Non-rigid motion modeling: The linear motion assumption in 4D Gaussians (ms3 velocity + omega angular velocity) has limited capacity to model nonlinear or highly complex motions.
Rendering efficiency: While substantially faster than optimization-based methods, the 14.5 GB model still has room for optimization in real-time applications.

vs Shape-of-Motion: SoM is a per-scene optimization method with high accuracy but slow speed (hours). 4DGT achieves second-level feed-forward inference with better generalization, though it may trade some peak per-scene accuracy.
vs L4GM: L4GM is also a feed-forward 3DGS model but primarily targets synthetic multi-view inputs. 4DGT is substantially stronger on real-world monocular video.
vs StaticLRM: StaticLRM handles only static scenes without temporal modeling. 4DGT extends support to dynamic scenes through 4D Gaussians.
vs 4DSTR/4DGC and other 4D methods: 4DGT's core advantage lies in feed-forward inference combined with real-world training, rather than relying on synthetic data or per-scene optimization.
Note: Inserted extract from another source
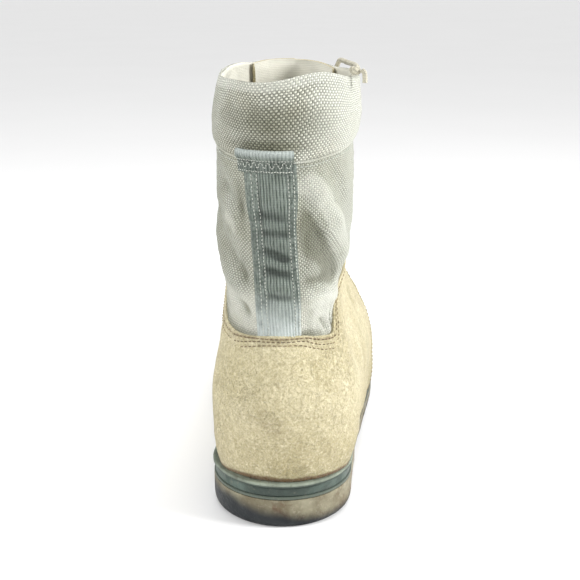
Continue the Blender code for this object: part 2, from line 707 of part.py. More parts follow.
def make_tongue(group):
    """The padded tongue behind the throat, from under the vamp to above the collar."""
    outer = lifted(-TONGUE_GAP)
    inner = lifted(-TONGUE_GAP - TONGUE_THICK)
    outer[-1, :, 2] += TONGUE_RISE
    inner[-1, :, 2] += TONGUE_RISE
    used = quads_between(row_of(EYESTAY_START), len(LEVELS) - 1, slice(0, FACING))
    used |= used[:, ::-1]
    place(shell("tongue", outer, inner, used), "tongue", "lining", group)


def make_eyestay(group):
    """The facing round the throat: both rows of eyelets and the piece below, in one."""
    inner = lifted(WALL + FIT_GAP)
    outer = lifted(WALL + FIT_GAP + EYESTAY_THICK)
    used = quads_between(row_of(EYESTAY_START), len(LEVELS) - 1, slice(0, FACING))
    used[row_of(THROAT_START):, 0] = False
    used |= used[:, ::-1]
    place(shell("eyestay", outer, inner, used), "eyestay", "suede", group)


def make_webbing(group):
    """The strap up the heel seam and the fold that ends it over the cuff's seam."""
    start = row_of(level_at_rise(COUNTER_RISE + STEP_RUN / 2))
    seam = row_of(level_at_rise(CUFF_RISE - HEM_HEIGHT))
    top = row_of(level_at_rise(CUFF_RISE + FOLD_RISE))
    base = WALL + FIT_GAP
    place(shell("backstay", lifted(base + WEBBING_THICK), lifted(base),
                quads_between(start, top, slice(MIDDLE - 2, MIDDLE + 2))),
          "backstay", "webbing", group)
    base = base + WEBBING_THICK + FIT_GAP
    bulge = np.zeros(WALL.shape)
    bulge[seam:top + 1] = np.linspace(0.5, 1.0, top + 1 - seam)[:, None] * FOLD_THICK
    place(shell("backstay_fold", lifted(base + bulge), lifted(base),
                quads_between(seam, top, slice(MIDDLE - 2, MIDDLE + 2))),
          "backstay_fold", "webbing", group)


# Eyelets and lace

THROAT_ROW = row_of(THROAT_START)
THROAT_LENGTHS = running_length(lifted(WALL)[THROAT_ROW:, 2])


def on_facing(column, lift, length):
    """Point and normal on a column of the lifted grid, at a length up the line of eyelets."""
    row = np.interp(length, THROAT_LENGTHS, np.arange(len(THROAT_LENGTHS)))
    rows = np.arange(len(THROAT_LENGTHS))
    line = lifted(lift)[THROAT_ROW:, column]
    normals = OUTWARD[THROAT_ROW:, column]
    point = np.array([np.interp(row, rows, line[:, axis]) for axis in range(3)])
    normal = np.array([np.interp(row, rows, normals[:, axis]) for axis in range(3)])
    return point, normal / np.linalg.norm(normal)


def eyelet_lengths():
    """Lengths up the facing at which the eyelets sit."""
    return np.linspace(EYELET_END_MARGIN, THROAT_LENGTHS[-1] - EYELET_END_MARGIN, EYELET_PAIRS)


def facing_lift(extra):
    """How far the middle of a thing lies over the last when it sits on the facing."""
    return WALL + 2 * FIT_GAP + EYESTAY_THICK + extra


def seat_rise(column, length):
    """How much higher an eyelet at this length sits, to clear the facing all round its ring.

    The facing's quads on both sides of the column are sampled in even shares. Of the samples
    under the ring's wire, the highest over the ring's own plane decides."""
    point, normal = on_facing(column, facing_lift(-FIT_GAP), length)
    facing = lifted(facing_lift(-FIT_GAP))[THROAT_ROW:, column - 1:column + 2]
    shares = np.linspace(0, 1, SEAT_SAMPLES)
    across = facing[:, :-1, None] + (facing[:, 1:] - facing[:, :-1])[:, :, None] * shares[:, None]
    samples = across[:-1, ..., None, :] + (across[1:] - across[:-1])[..., None, :] * shares[:, None]
    offsets = samples.reshape(-1, 3) - point
    heights = offsets @ normal
    reaches = np.linalg.norm(offsets - heights[:, None] * normal, axis=1)
    under = np.abs(reaches - EYELET_RADIUS) < EYELET_WIRE + FIT_GAP
    return max(0.0, float(heights[under].max()) + EYELET_SEAT_GAP - FIT_GAP)


def nearest_rise(column, length):
    """The rise of the eyelet that lies nearest to this length."""
    lengths = eyelet_lengths()
    return seat_rise(column, lengths[np.argmin(np.abs(lengths - length))])


def make_eyelets(group):
    """Rings along both facings, the lowest pair first."""
    major, minor = 12, 4
    bm = bmesh.new()
    rings = []
    for a in np.arange(major) * 2 * np.pi / major:
        wire = []
        for b in (np.arange(minor) + 0.5) * 2 * np.pi / minor:
            reach = EYELET_RADIUS + EYELET_WIRE * math.cos(b)
            wire.append(bm.verts.new((reach * math.cos(a), reach * math.sin(a), EYELET_WIRE * math.sin(b))))
        rings.append(wire)
    for wire, following in zip(rings, rings[1:] + rings[:1]):
        for j in range(minor):
            bm.faces.new([wire[j], following[j], following[(j + 1) % minor], wire[(j + 1) % minor]])
    mesh = mesh_from(bm, "eyelet")
    for label, column in (("lateral", LAST_COLUMN - 2), ("medial", 2)):
        for number, length in enumerate(eyelet_lengths(), start=1):
            point, normal = on_facing(column, facing_lift(EYELET_WIRE), length)
            point = point + normal * seat_rise(column, length)
            item = place(mesh, f"eyelet_{label}_{number}", "eyelet", group)
            item.location = point
            item.rotation_mode = "QUATERNION"
            item.rotation_quaternion = Vector(normal).to_track_quat("Z", "Y")


def bar_route(start, end, side):
    """Route of one bar of lace, from a facing at one height to the other at another."""
    over = 2 * EYELET_WIRE + 3 * FIT_GAP + LACE_DIAMETER / 2
    low = LACE_OVER_TONGUE + LACE_DIAMETER / 2
    columns = (LAST_COLUMN - 2, LAST_COLUMN - 1, 0, 1, 2)[::side]
    first, last = nearest_rise(columns[0], start), nearest_rise(columns[-1], end)
    lifts = (facing_lift(over + first), facing_lift(0.9 * over + first), low,
             facing_lift(0.9 * over + last), facing_lift(over + last))
    route = [on_facing(column, lift, start + (end - start) * k / 4)[0]
             for k, (column, lift) in enumerate(zip(columns, lifts))]
    return smooth_route(route, 9)


def make_lace(group, cutters):
    """A bar at the bottom, a crossing over each gap, and the outer end with its knot."""
    lengths = eyelet_lengths()
    clear = LACE_DIAMETER / 2 + 2 * FIT_GAP
    low = lengths[0] - clear
    place(tube_mesh("lace_bar", bar_route(low, low, 1)), "lace_bar", "lace", group)
    for number, (low, high) in enumerate(zip(lengths + clear, lengths[1:] - clear), start=1):
        name = f"lace_crossing_{number}"
        crossing = place(tube_mesh(name, bar_route(low, high, 1)), name, "lace", group)
        cut(crossing, tube_mesh(f"lace_under_{number}", bar_route(low, high, -1)), cutters, "UNION")
    place(tube_mesh("lace_end_lateral", smooth_route(LACE_END_ROUTE, 15)),
          "lace_end_lateral", "lace", group)
    place(tube_mesh("lace_tail_lateral", smooth_route(LACE_TAIL_ROUTE, 5)),
          "lace_tail_lateral", "lace", group)
    bm = bmesh.new()
    bmesh.ops.create_uvsphere(bm, u_segments=10, v_segments=7, radius=KNOT_DIAMETER / 2)
    knot = place(mesh_from(bm, "lace_knot"), "lace_knot", "lace", group)
    knot.location = KNOT_PLACE


def main():
    """Build the boot."""
    clear_scene()
    group = collection("combat_boot")
    cutters = collection("cutters")
    make_sole(group, cutters)
    make_insole(group)
    make_upper(group)
    make_tongue(group)
    make_eyestay(group)
    make_webbing(group)
    make_eyelets(group)
    make_lace(group, cutters)


if __name__ == "__main__":
    main()
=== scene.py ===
"""Looks of a combat boot: suede foot, canvas shaft, padded cuff, webbing and rubber sole."""
import math

import bpy
import numpy as np
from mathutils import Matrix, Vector


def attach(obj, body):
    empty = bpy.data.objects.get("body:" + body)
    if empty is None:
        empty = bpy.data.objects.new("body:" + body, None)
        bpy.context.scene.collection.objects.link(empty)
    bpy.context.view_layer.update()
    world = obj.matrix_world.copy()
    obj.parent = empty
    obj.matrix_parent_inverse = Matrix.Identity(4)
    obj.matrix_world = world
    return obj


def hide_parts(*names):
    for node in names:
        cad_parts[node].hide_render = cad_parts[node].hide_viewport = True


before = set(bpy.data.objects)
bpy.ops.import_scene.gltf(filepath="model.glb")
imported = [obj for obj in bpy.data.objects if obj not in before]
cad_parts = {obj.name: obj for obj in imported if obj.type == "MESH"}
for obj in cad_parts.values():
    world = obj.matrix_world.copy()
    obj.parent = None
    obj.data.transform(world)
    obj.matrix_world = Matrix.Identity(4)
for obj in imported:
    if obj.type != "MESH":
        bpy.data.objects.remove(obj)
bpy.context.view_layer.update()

bl_info = {
    "name": "Combat boot",
    "version": (1, 0, 0),
    "blender": (4, 5, 0),
    "location": "3D View > Sidebar > Boot",
    "description": "Dresses the right combat boot: suede, canvas, webbing, lace and sole",
    "category": "Object",
}

MM = 0.001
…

The density control idea of Magic Filter can be transferred to other token-heavy vision tasks — pruning inactive tokens based on activation magnitude or importance is a general efficiency-enhancing strategy.
The architectural pattern of frozen DINOv2 backbone combined with lightweight Transformer fusion continues to demonstrate effectiveness in feed-forward 3D generation tasks.

Rating¶

Novelty: ⭐⭐⭐⭐ The combination of 4D Gaussian Transformer and density control strategy is innovative, though individual components (4DGS, Vision Transformer, DINOv2 backbone) are not entirely novel.
Experimental Thoroughness: ⭐⭐⭐⭐ Validated on multiple real-world datasets with comparisons to several baselines and ablation studies; specific quantitative results could not be fully retrieved due to unavailability of the HTML version.
Writing Quality: ⭐⭐⭐⭐ A Spotlight paper from Meta RL Research and Zhejiang University, with open-sourced code and a complete project page demonstrating systematic presentation.
Value: ⭐⭐⭐⭐⭐ Feed-forward reconstruction of dynamic scenes is a high-value direction; reducing inference time from hours to seconds represents a significant practical advancement.